Developing long-term takeaway capacity also remains key for the Duvernay, McAllister said. Encana commissioned the 15-31 compressor plant in the third quarter, which is expected to increase processing capacity to 55 MMcf/d of gas and 10,000 b/d of condensate.

In the San Juan Basin, production this year is expected to reach 9,500 boe/d, an increase of 150% from 2013. Compared with 2013, drilling costs already have fallen by 11%, while completion costs are down 15%. Well performance “continues to meet or exceed expectations,: with IP rates of 400-500 b/d. Three rigs currently are running in the play and 24 net wells have been drilled this year.

DJ Basin drilling cycle times are averaging three days below Encana’s targets, with section length laterals taking under 10 days spud-to-rig release, and one and one-half section laterals around 13 days spud-to-rig release. Eight 10,000-feet lateral wells were drilled in the DJ during the quarter, with one pace-setting 10,000-foot well in 17 days. Year-to-date well costs are averaging $4.5-5 million in the DJ. Six rigs are in operation, with 49 wells year-to-date.

Perhaps the only slowdown has been in the TMS, an emerging play with higher operational costs, a problem also cited by Halcon Resources Inc., which has slowed its drilling program (see related story).

Still, Encana, like Halcon is encouraged by early results. Encana’s three most recent wells reached 30-day IPs of more than 1,100 b/d. It has drilled 10 net wells to date and plans to run two rigs through the rest of the year. Going forward, plans remain iffy. TMS has to be able to compete for capital, but there’s time to make a decision about whether to keep it or put it on the sales block.

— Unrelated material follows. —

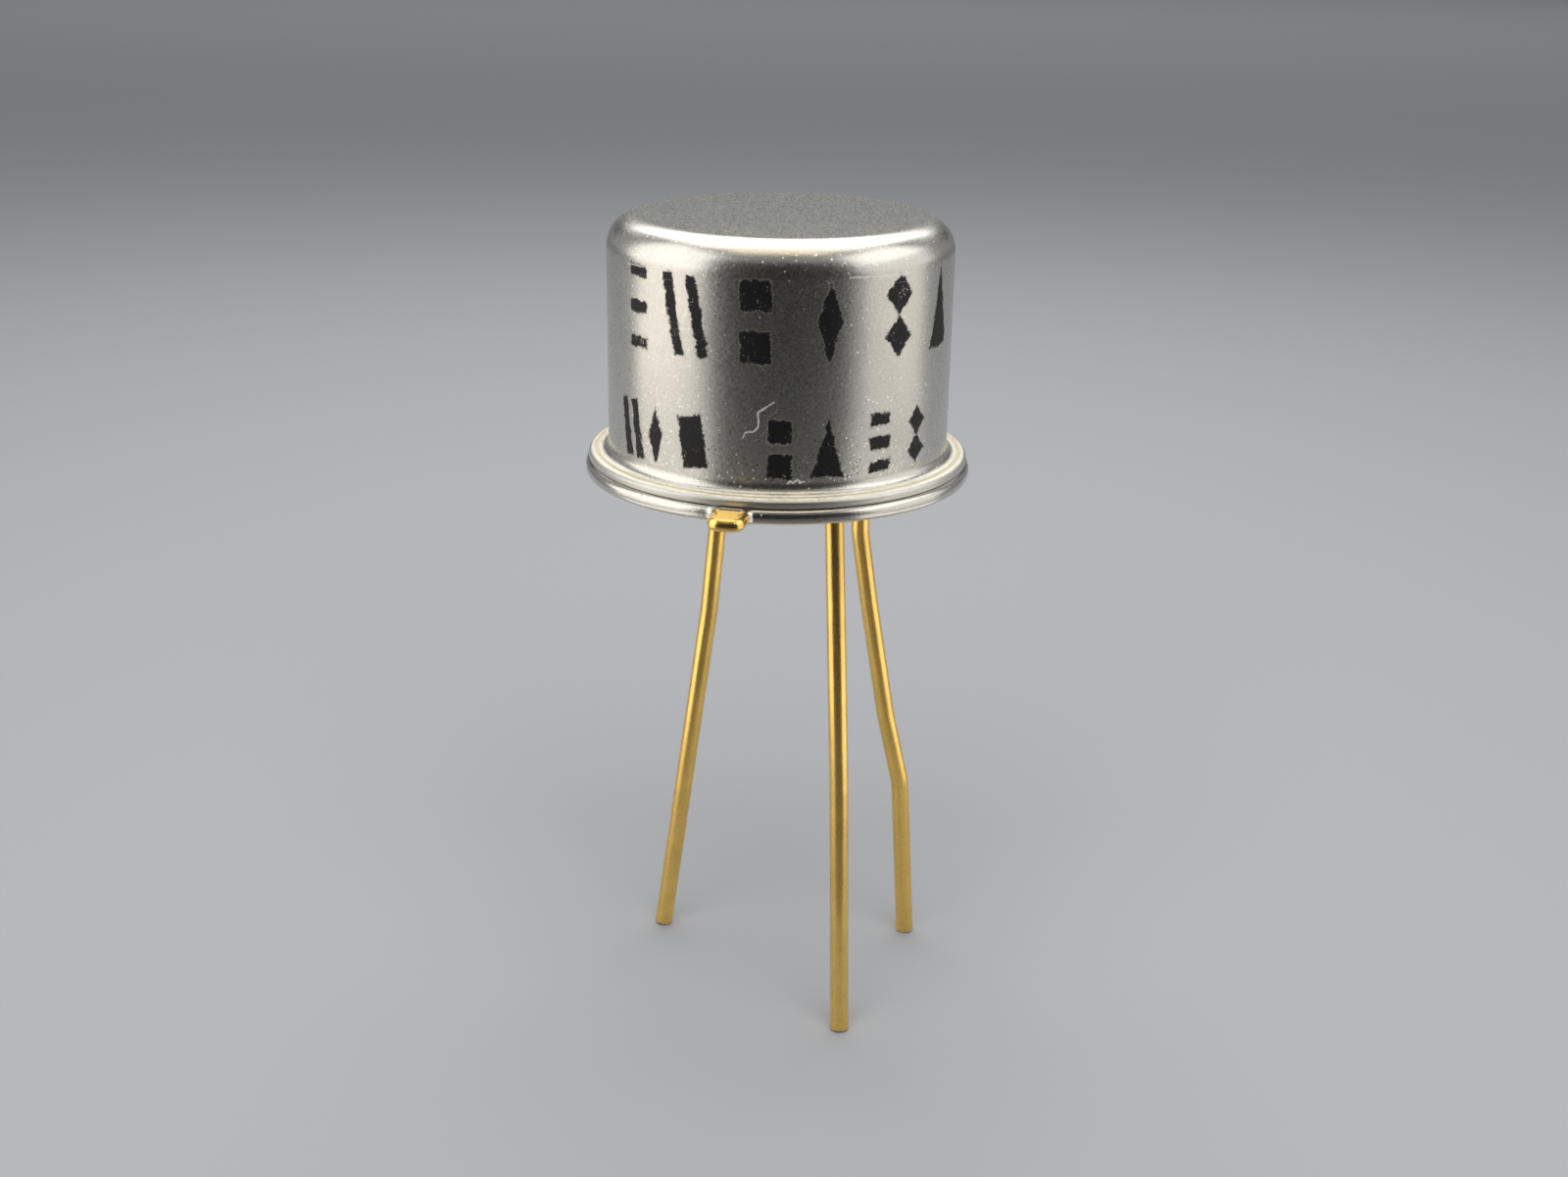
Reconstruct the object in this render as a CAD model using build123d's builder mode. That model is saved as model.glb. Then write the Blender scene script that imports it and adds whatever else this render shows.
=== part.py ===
from build123d import *
import os
from math import cos, hypot, radians, sin

# A transistor in a round welded metal can, standing on its three bent leads.
# Millimetres. The origin is on the can's axis, in the plane of the header's underside.
# +Z runs up through the can, and the index tab is on the -Y side.

# Cap: one shell drawn from sheet, closed at the top, with a brim at its foot
cap_height = 6.18
cap_wall = 0.20
shoulder_radius = 0.76
inner_shoulder_chamfer = 0.40
brim_thickness = 0.225
brim_edge_chamfer = 0.07
foot_chamfer = 0.14

# Header: a stamped cup with a flange, an index tab and a raised platform
header_radius = 4.66
header_thickness = 0.35
header_edge_chamfer = 0.07
flange_width = 0.56
brim_setback = 0.08
platform_height = 1.10
platform_wall = 0.28
platform_edge_chamfer = 0.14
platform_clearance = 0.10
cavity_chamfer = 0.10
tab_length = 0.75
tab_width = 0.86
tab_corner = 0.17
tab_root_fillet = 0.12

# Leads: drawn wire on a 5.08 mm circle, a quarter turn apart, with one place left empty
lead_diameter = 0.46
lead_inset = 0.98
emitter_angle = 302.5
lead_step = 90.0
tab_from_emitter = 45.0
stand_height = 13.50
tip_chamfer = 0.03
bend_radius = 3.0
kink_radius = 1.2
nail_head_radius = 0.36
nail_head_thickness = 0.12
post_height = 0.80
weld_head_radius = 0.38
weld_head_thickness = 0.10

# Glass: fills the header's cup, insulates two leads and rises a little round each one
seal_hole_radius = 0.66
glass_recess = 0.05
glass_dome = 0.07
dome_lip = 0.10
collar_height = 0.04
collar_lip = 0.03
collar_spread = 0.16

# Chip, the metal that holds it to the platform, and its two bond wires
chip_side = 0.76
chip_thickness = 0.20
die_bond_margin = 0.06
die_bond_thickness = 0.03
pad_offset = 0.20
wire_diameter = 0.05
ball_radius = 0.06
ball_height = 0.035
loop_rise = 0.95
loop_radius = 0.30
stitch_length = 0.16
stitch_width = 0.09
stitch_thickness = 0.03
landing_setback = 0.04

# Places that follow from those sizes
cap_radius = header_radius - flange_width
brim_radius = header_radius - brim_setback
bore_radius = cap_radius - cap_wall
brim_top = header_thickness + brim_thickness
platform_radius = bore_radius - platform_clearance
cavity_radius = platform_radius - platform_wall
deck_underside = platform_height - platform_wall
lead_radius = lead_diameter / 2
circle_radius = cavity_radius - lead_inset
base_angle = emitter_angle + lead_step
collector_angle = base_angle + lead_step
tab_angle = emitter_angle - tab_from_emitter
post_top = platform_height + post_height + nail_head_thickness
chip_top = platform_height + die_bond_thickness + chip_thickness

# How far each wire has been bent sideways, as (along X, along Y, depth under the header).
# The first entry is where it starts to lean and the last is at its cut end.
emitter_bends = [(0.00, 0.00, 0.50), (0.27, -0.87, 7.30), (0.42, -1.59, stand_height)]
base_bends = [
    (0.00, 0.00, 2.05),
    (0.29, -0.02, 4.00),
    (0.82, -0.05, 7.10),
    (1.27, -0.07, 9.05),
    (1.56, -0.10, stand_height),
]
collector_bends = [(0.00, 0.00, 0.50), (-0.36, -0.20, 4.50), (-1.55, -0.67, stand_height)]

os.makedirs("parts", exist_ok=True)


def on_circle(radius, angle):
    """The point at that radius and angle about the can's axis."""
    return radius * cos(radians(angle)), radius * sin(radians(angle))


def rings(builder, radius):
    """The part's round edges of that radius, lowest first."""
    circles = builder.edges().filter_by(GeomType.CIRCLE)
    return circles.filter_by(lambda edge: abs(edge.radius - radius) < 1e-6).sort_by(Axis.Z)


def lead_route(angle, top, bends):
    """The wire's centre line, from its top down to a square-cut end that touches the floor."""
    x, y = on_circle(circle_radius, angle)
    points = [Vector(x, y, top)] + [Vector(x + dx, y + dy, -depth) for dx, dy, depth in bends]
    run = points[-1] - points[-2]
    lean_sine = hypot(run.X, run.Y) / run.length
    points[-1] += Vector(0, 0, (lead_radius - tip_chamfer) * lean_sine)
    return points


# Cap
with BuildPart() as cap:
    with BuildSketch(Plane.XZ):
        with BuildLine():
            Polyline(
                (0, cap_height),
                (cap_radius, cap_height),
                (cap_radius, brim_top),
                (brim_radius, brim_top),
                (brim_radius, header_thickness),
                (bore_radius, header_thickness),
                (bore_radius, cap_height - cap_wall),
                (0, cap_height - cap_wall),
                close=True,
            )
        make_face()
    revolve(axis=Axis.Z)
    fillet(rings(cap, cap_radius)[-1], shoulder_radius)
    chamfer(rings(cap, cap_radius)[0], foot_chamfer)
    chamfer(rings(cap, bore_radius)[-1], inner_shoulder_chamfer)
    chamfer(rings(cap, brim_radius), brim_edge_chamfer)

cap.part.label = "cap"
export_step(cap.part, "parts/cap.step")

# Header
with BuildPart() as header:
    with BuildSketch() as flange_outline:
        Circle(header_radius)
        with PolarLocations(header_radius, 1, start_angle=tab_angle):
            Rectangle(2 * tab_length, tab_width)
        tab_end = (*on_circle(header_radius + tab_length, tab_angle), 0)
        tab_foot = (*on_circle(header_radius, tab_angle), 0)
        fillet(flange_outline.vertices().sort_by_distance(tab_end)[:2], tab_corner)
        fillet(flange_outline.vertices().sort_by_distance(tab_foot)[:2], tab_root_fillet)
    extrude(amount=header_thickness)
    chamfer(header.faces().filter_by(Axis.Z).edges(), header_edge_chamfer)
    with BuildSketch(Plane.XY.offset(header_thickness)):
        Circle(platform_radius)
    extrude(amount=platform_height - header_thickness)
    chamfer(rings(header, platform_radius)[-1], platform_edge_chamfer)
    with BuildSketch():
        Circle(cavity_radius)
    extrude(amount=deck_underside, mode=Mode.SUBTRACT)
    chamfer(rings(header, cavity_radius)[-1], cavity_chamfer)
    with BuildSketch(Plane.XY.offset(platform_height)):
        with PolarLocations(circle_radius, 2, start_angle=emitter_angle, angular_range=2 * lead_step):
            Circle(seal_hole_radius)
    extrude(amount=-platform_wall, mode=Mode.SUBTRACT)

header.part.label = "header"
export_step(header.part, "parts/header.step")

# Glass seal: the cup's filling, a plug in each insulated hole, and a low collar at each lead
with BuildPart() as glass_seal:
    with BuildSketch(Plane.XY.offset(glass_recess)):
        Circle(cavity_radius)
    extrude(amount=deck_underside - glass_recess)
    chamfer(glass_seal.edges().sort_by(Axis.Z)[-1], cavity_chamfer)
    with BuildSketch(Plane.XY.offset(deck_underside)):
        with PolarLocations(circle_radius, 2, start_angle=emitter_angle, angular_range=2 * lead_step):
            Circle(seal_hole_radius)
    extrude(amount=platform_wall)
    with Locations(Plane.XY.offset(platform_height)):
        with PolarLocations(circle_radius, 2, start_angle=emitter_angle, angular_range=2 * lead_step):
            Cone(
                bottom_radius=seal_hole_radius,
                top_radius=lead_radius + dome_lip,
                height=glass_dome,
                align=(Align.CENTER, Align.CENTER, Align.MIN),
            )
    with Locations(Plane.XY.offset(glass_recess - collar_height)):
        with PolarLocations(circle_radius, 3, start_angle=emitter_angle, angular_range=3 * lead_step):
            Cone(
                bottom_radius=lead_radius + collar_lip,
                top_radius=lead_radius + collar_spread,
                height=collar_height,
                align=(Align.CENTER, Align.CENTER, Align.MIN),
            )
    with Locations(Plane.XY.offset(platform_height + glass_dome)):
        with PolarLocations(circle_radius, 2, start_angle=emitter_angle, angular_range=2 * lead_step):
            Hole(lead_radius)
    with Locations(Plane.XY.offset(deck_underside)):
        with PolarLocations(circle_radius, 1, start_angle=collector_angle):
            CounterBoreHole(lead_radius, weld_head_radius, weld_head_thickness)

glass_seal.part.label = "glass_seal"
export_step(glass_seal.part, "parts/glass_seal.step")

# Leads: two end in nail heads above the platform, and the collector's is welded under it
lead_plans = {
    "emitter_lead": (
        emitter_angle,
        emitter_bends,
        [bend_radius] * 2,
        post_top,
        nail_head_radius,
        nail_head_thickness,
    ),
    "base_lead": (
        base_angle,
        base_bends,
        [bend_radius, bend_radius, bend_radius, kink_radius],
        post_top,
        nail_head_radius,
        nail_head_thickness,
    ),
    "collector_lead": (
        collector_angle,
        collector_bends,
        [bend_radius] * 2,
        deck_underside,
        weld_head_radius,
        weld_head_thickness,
    ),
}

for name, (angle, bends, radii, top, head_radius, head_thickness) in lead_plans.items():
    route = lead_route(angle, top, bends)
    with BuildPart() as lead:
        with BuildLine():
            FilletPolyline(*route, radius=radii)
        with BuildSketch(Plane(origin=route[0], z_dir=(0, 0, -1))):
            Circle(lead_radius)
        sweep()
        chamfer(lead.edges().sort_by(Axis.Z)[0], tip_chamfer)
        with BuildSketch(Plane(origin=route[0], z_dir=(0, 0, -1))):
            Circle(head_radius)
        extrude(amount=head_thickness)
    lead.part.label = name
    export_step(lead.part, f"parts/{name}.step")

# Die bond: the thin alloy layer between the chip and the platform
chip_x_axis = (*on_circle(1, emitter_angle), 0)

with BuildPart() as die_bond:
    with BuildSketch(Plane(origin=(0, 0, platform_height), x_dir=chip_x_axis)):
        Rectangle(chip_side + 2 * die_bond_margin, chip_side + 2 * die_bond_margin)
    extrude(amount=die_bond_thickness)

die_bond.part.label = "die_bond"
export_step(die_bond.part, "parts/die_bond.step")

# Chip
with BuildPart() as chip:
    with BuildSketch(Plane(origin=(0, 0, platform_height + die_bond_thickness), x_dir=chip_x_axis)):
        Rectangle(chip_side, chip_side)
    extrude(amount=chip_thickness)

chip.part.label = "chip"
export_step(chip.part, "parts/chip.step")

# Bond wires: a ball on the chip, a loop, and a flattened end on the lead's nail head
for name, angle in {"emitter_wire": emitter_angle, "base_wire": base_angle}.items():
    outward = (*on_circle(1, angle), 0)
    across = (outward[1], -outward[0], 0)
    landing = circle_radius - landing_setback
    with BuildPart() as wire:
        with BuildLine(Plane(origin=(0, 0, 0), x_dir=outward, z_dir=across)):
            FilletPolyline(
                (pad_offset, chip_top),
                (pad_offset, chip_top + loop_rise),
                (landing, post_top + wire_diameter / 2),
                radius=loop_radius,
            )
        with BuildSketch(Plane(origin=(*on_circle(pad_offset, angle), chip_top))):
            Circle(wire_diameter / 2)
        sweep()
        with BuildSketch(Plane(origin=(*on_circle(pad_offset, angle), chip_top))):
            Circle(ball_radius)
        extrude(amount=ball_height)
        with BuildSketch(Plane(origin=(*on_circle(landing, angle), post_top), x_dir=outward)):
            Ellipse(stitch_length / 2, stitch_width / 2)
        extrude(amount=stitch_thickness)
    wire.part.label = name
    export_step(wire.part, f"parts/{name}.step")
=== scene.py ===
from math import cos, hypot, pi, radians, sin, sqrt

import bmesh
import bpy
import numpy as np
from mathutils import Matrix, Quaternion, Vector


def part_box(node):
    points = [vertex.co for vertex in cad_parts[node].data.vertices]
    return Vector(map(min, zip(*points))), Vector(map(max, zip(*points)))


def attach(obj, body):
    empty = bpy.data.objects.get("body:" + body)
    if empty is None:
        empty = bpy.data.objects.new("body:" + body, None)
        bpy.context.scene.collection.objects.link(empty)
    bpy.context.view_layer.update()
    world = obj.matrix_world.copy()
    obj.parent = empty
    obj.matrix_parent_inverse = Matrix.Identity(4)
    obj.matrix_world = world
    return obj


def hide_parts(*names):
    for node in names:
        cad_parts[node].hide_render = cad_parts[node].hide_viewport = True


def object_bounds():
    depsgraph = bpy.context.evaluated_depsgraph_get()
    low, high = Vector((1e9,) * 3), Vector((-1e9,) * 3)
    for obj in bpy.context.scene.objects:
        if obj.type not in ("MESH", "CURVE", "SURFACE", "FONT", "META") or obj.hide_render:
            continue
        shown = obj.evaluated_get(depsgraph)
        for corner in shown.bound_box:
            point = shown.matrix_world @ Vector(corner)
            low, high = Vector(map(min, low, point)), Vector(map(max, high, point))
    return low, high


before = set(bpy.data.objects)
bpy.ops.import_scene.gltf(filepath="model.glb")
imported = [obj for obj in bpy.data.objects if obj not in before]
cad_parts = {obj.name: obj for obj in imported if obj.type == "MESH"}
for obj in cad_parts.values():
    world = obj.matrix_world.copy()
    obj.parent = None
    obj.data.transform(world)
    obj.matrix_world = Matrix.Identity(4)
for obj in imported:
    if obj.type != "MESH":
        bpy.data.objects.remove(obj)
cad_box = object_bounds()


# Camera. The photograph was taken from about 47 mm in front of the can and a little above it,
# with the frame rolled by one degree. The place and the aim come from a fit to the can's outline.
MM = 0.001
camera_place = Vector((0.0, -45.79, 13.34)) * MM
camera_aim = Vector((0.22, 0.0, -3.154)) * MM
camera_roll = radians(1.058)
camera_turn = (camera_aim - camera_place).to_track_quat("-Z", "Y")
camera_lens = bpy.data.cameras.new("camera")
camera_lens.sensor_width = 36.0
camera_lens.lens = 44.63
camera_lens.clip_start = 1 * MM
camera_lens.clip_end = 5.0
camera = bpy.data.objects.new("camera", camera_lens)
camera.location = camera_place
camera.rotation_mode = "QUATERNION"
camera.rotation_quaternion = camera_turn @ Quaternion((0, 0, 1), camera_roll)
bpy.context.collection.objects.link(camera)
bpy.context.scene.camera = camera
bpy.context.scene.view_settings.view_transform = "Standard"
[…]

At the end of September, Encana had hedged 2,104 MMcf/d of expected October-December 2014 natural gas production using New York Mercantile Exchange fixed price contracts at an average price of $4.17/Mcf and 825 MMcf/d of expected 2015 production at an average price of $4.37. In addition, 37,900 b/d of expected October-December 2014 oil production has been hedged using West Texas Intermediate contracts averaging $97.93/bbl.